**Set task**: List every line below containing "part".

**Material provided**:
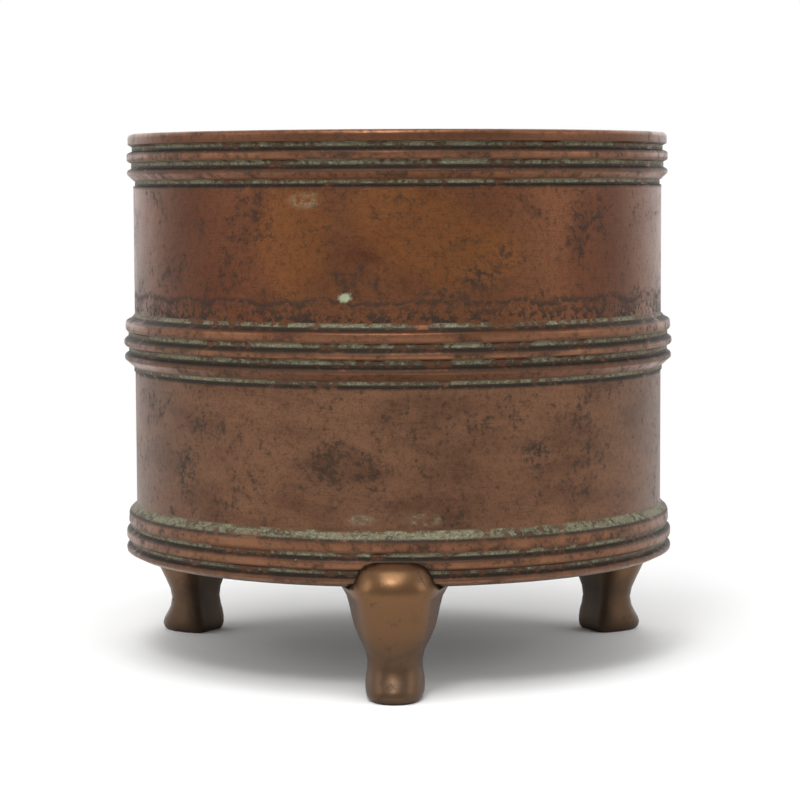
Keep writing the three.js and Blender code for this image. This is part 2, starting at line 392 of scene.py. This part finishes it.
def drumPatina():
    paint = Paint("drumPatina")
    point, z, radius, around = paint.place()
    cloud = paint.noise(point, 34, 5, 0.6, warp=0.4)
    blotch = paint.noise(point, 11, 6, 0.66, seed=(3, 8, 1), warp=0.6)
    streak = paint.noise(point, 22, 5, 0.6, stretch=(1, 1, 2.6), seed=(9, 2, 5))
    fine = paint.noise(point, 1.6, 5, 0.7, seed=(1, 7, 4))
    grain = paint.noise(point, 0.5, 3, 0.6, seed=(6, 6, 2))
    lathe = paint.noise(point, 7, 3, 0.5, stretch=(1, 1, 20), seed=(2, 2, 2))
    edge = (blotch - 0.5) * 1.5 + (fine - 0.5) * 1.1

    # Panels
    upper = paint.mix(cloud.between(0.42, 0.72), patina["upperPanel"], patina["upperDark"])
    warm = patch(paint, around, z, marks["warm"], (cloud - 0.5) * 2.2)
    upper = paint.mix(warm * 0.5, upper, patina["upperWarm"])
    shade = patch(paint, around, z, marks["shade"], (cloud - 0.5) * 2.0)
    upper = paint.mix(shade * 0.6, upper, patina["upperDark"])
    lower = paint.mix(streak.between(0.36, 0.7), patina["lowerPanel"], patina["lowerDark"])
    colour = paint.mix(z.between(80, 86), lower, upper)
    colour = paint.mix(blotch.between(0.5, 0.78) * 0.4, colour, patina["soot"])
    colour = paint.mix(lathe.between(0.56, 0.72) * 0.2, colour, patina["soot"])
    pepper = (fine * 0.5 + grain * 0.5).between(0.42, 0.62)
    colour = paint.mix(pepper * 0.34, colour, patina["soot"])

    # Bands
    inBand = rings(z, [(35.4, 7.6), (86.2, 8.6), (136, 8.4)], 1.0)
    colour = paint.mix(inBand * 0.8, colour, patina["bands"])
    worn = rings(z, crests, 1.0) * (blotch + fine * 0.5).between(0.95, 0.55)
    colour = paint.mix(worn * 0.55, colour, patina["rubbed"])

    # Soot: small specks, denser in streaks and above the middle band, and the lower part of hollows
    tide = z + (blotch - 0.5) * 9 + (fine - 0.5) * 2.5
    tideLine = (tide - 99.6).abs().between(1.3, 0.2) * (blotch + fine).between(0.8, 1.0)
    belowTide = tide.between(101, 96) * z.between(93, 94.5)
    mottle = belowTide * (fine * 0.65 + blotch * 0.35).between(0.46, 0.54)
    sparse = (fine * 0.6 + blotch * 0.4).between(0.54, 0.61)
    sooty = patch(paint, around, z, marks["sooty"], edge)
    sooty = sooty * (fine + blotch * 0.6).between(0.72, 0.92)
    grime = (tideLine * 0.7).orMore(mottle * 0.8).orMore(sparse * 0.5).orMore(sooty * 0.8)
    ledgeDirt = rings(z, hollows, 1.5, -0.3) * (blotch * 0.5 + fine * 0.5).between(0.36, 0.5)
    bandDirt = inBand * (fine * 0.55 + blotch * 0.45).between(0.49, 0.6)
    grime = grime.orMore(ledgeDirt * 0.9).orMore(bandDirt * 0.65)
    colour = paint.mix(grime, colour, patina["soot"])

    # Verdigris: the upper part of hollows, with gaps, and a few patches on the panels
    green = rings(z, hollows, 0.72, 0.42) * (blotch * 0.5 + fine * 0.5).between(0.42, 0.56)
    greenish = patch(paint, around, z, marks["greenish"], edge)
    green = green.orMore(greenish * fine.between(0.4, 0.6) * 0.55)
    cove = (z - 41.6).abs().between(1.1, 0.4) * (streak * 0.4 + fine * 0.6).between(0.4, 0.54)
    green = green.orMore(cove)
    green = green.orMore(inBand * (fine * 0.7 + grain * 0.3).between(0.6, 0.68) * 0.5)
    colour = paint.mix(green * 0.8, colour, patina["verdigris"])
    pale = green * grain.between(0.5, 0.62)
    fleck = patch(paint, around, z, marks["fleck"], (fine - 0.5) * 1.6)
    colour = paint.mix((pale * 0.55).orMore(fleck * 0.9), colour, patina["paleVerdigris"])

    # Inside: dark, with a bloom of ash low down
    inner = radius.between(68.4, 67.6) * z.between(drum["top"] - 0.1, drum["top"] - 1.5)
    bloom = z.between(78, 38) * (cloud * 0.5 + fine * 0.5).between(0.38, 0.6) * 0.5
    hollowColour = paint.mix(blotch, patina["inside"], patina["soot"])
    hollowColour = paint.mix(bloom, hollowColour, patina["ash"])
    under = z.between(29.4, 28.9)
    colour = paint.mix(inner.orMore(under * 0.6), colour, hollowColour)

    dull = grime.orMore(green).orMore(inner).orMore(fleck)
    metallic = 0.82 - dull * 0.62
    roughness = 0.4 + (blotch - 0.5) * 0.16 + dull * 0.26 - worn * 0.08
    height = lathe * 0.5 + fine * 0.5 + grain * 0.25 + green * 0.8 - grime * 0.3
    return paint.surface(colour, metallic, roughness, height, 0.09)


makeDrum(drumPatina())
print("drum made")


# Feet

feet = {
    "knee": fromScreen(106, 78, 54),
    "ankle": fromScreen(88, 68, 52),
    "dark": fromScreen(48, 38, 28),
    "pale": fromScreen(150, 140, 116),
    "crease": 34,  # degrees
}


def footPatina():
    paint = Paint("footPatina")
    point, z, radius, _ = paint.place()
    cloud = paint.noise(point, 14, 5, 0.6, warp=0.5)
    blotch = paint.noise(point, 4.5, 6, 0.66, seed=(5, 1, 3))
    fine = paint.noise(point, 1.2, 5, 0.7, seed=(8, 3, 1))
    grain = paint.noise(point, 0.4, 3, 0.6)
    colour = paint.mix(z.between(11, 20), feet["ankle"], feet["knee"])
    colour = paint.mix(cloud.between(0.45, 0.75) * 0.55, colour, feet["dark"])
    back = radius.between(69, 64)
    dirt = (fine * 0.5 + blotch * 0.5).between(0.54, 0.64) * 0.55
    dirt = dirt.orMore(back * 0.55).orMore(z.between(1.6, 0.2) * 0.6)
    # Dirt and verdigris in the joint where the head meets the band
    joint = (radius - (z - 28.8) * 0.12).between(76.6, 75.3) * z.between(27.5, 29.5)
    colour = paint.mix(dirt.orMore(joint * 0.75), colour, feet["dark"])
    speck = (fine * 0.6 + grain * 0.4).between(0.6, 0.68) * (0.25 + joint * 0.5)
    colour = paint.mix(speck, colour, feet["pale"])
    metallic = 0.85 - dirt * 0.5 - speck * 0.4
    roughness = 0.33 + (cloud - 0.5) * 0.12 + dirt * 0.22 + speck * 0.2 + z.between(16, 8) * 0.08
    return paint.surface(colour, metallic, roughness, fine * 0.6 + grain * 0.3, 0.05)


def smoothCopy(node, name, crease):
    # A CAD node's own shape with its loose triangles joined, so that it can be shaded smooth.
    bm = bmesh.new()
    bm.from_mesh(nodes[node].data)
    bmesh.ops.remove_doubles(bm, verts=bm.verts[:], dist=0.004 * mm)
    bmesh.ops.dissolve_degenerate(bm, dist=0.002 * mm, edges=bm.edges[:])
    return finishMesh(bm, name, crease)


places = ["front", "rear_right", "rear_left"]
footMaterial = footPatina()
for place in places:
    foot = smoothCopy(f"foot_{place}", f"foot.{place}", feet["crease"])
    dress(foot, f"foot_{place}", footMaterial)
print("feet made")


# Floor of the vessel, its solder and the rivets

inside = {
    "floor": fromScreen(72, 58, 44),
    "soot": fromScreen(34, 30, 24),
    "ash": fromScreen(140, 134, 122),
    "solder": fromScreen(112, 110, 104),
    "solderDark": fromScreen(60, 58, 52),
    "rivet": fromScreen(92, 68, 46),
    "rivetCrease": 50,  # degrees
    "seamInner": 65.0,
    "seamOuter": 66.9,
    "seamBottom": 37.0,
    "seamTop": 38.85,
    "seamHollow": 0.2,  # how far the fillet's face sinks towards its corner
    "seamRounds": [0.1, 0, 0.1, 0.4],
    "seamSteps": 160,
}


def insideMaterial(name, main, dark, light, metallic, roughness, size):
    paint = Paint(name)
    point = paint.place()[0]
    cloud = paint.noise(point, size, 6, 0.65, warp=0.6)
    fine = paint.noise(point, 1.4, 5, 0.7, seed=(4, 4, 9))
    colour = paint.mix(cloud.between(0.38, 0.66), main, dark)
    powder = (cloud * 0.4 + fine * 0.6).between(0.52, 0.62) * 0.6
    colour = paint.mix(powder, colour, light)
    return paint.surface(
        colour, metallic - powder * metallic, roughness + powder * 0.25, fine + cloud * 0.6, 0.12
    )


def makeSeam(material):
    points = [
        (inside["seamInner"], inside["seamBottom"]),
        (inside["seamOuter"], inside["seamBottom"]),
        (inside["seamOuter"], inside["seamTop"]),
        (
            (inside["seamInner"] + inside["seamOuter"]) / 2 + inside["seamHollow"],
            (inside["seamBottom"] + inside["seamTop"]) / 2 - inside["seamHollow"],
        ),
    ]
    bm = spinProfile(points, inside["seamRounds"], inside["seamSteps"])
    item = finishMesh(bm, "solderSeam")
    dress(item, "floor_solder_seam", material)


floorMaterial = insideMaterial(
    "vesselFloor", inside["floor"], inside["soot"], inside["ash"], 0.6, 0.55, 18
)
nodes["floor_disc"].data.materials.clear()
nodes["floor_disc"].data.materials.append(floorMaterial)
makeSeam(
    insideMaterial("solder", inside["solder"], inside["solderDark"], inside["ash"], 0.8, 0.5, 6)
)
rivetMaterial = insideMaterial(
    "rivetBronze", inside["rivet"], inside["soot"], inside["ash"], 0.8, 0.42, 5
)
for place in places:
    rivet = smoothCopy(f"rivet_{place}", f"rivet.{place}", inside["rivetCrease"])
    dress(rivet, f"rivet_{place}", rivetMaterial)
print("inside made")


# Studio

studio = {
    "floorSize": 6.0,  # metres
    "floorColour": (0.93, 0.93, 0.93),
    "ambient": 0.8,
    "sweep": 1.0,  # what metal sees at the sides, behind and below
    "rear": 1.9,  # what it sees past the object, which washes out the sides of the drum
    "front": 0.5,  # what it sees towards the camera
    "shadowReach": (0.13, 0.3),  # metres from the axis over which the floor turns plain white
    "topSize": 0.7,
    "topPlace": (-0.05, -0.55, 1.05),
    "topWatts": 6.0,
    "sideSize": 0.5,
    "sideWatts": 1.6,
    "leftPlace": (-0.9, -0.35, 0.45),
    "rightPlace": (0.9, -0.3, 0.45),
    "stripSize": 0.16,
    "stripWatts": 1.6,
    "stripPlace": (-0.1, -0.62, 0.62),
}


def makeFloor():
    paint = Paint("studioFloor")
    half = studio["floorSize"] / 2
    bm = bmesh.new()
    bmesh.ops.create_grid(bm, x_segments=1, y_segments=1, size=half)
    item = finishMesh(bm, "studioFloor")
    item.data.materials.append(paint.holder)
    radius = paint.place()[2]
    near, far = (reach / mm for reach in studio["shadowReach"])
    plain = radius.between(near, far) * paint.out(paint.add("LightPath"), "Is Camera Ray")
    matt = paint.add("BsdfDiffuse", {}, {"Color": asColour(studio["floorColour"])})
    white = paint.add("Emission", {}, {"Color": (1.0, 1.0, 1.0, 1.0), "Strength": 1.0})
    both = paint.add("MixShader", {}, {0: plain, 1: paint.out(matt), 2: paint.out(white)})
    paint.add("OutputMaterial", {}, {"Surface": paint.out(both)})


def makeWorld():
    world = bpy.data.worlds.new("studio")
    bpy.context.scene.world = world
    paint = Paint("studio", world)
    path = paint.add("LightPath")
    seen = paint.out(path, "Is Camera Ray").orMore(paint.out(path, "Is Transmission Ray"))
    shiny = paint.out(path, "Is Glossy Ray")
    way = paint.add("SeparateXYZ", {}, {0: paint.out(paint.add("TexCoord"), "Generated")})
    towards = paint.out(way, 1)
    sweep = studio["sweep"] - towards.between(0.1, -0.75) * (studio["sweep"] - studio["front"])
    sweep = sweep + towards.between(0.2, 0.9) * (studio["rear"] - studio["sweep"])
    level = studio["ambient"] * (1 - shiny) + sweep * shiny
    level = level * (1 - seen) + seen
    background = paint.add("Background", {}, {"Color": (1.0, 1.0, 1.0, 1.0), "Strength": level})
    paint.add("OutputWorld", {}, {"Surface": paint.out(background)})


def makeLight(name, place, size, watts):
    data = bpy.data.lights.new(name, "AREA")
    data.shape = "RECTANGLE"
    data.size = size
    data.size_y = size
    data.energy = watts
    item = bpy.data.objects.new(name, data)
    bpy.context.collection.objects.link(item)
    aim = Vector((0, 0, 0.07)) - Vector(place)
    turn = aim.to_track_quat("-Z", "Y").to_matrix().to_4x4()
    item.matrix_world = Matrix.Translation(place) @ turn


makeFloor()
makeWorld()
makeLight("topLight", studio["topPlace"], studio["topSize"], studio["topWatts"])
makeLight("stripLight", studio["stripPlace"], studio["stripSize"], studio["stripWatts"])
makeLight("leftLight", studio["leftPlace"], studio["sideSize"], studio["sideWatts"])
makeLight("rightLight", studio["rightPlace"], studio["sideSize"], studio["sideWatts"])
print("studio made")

**Response below**:
Keep writing the three.js and Blender code for this image. This is part 2, starting at line 392 of scene.py. This part finishes it.
    # Soot: small specks, denser in streaks and above the middle band, and the lower part of hollows
    # Verdigris: the upper part of hollows, with gaps, and a few patches on the panels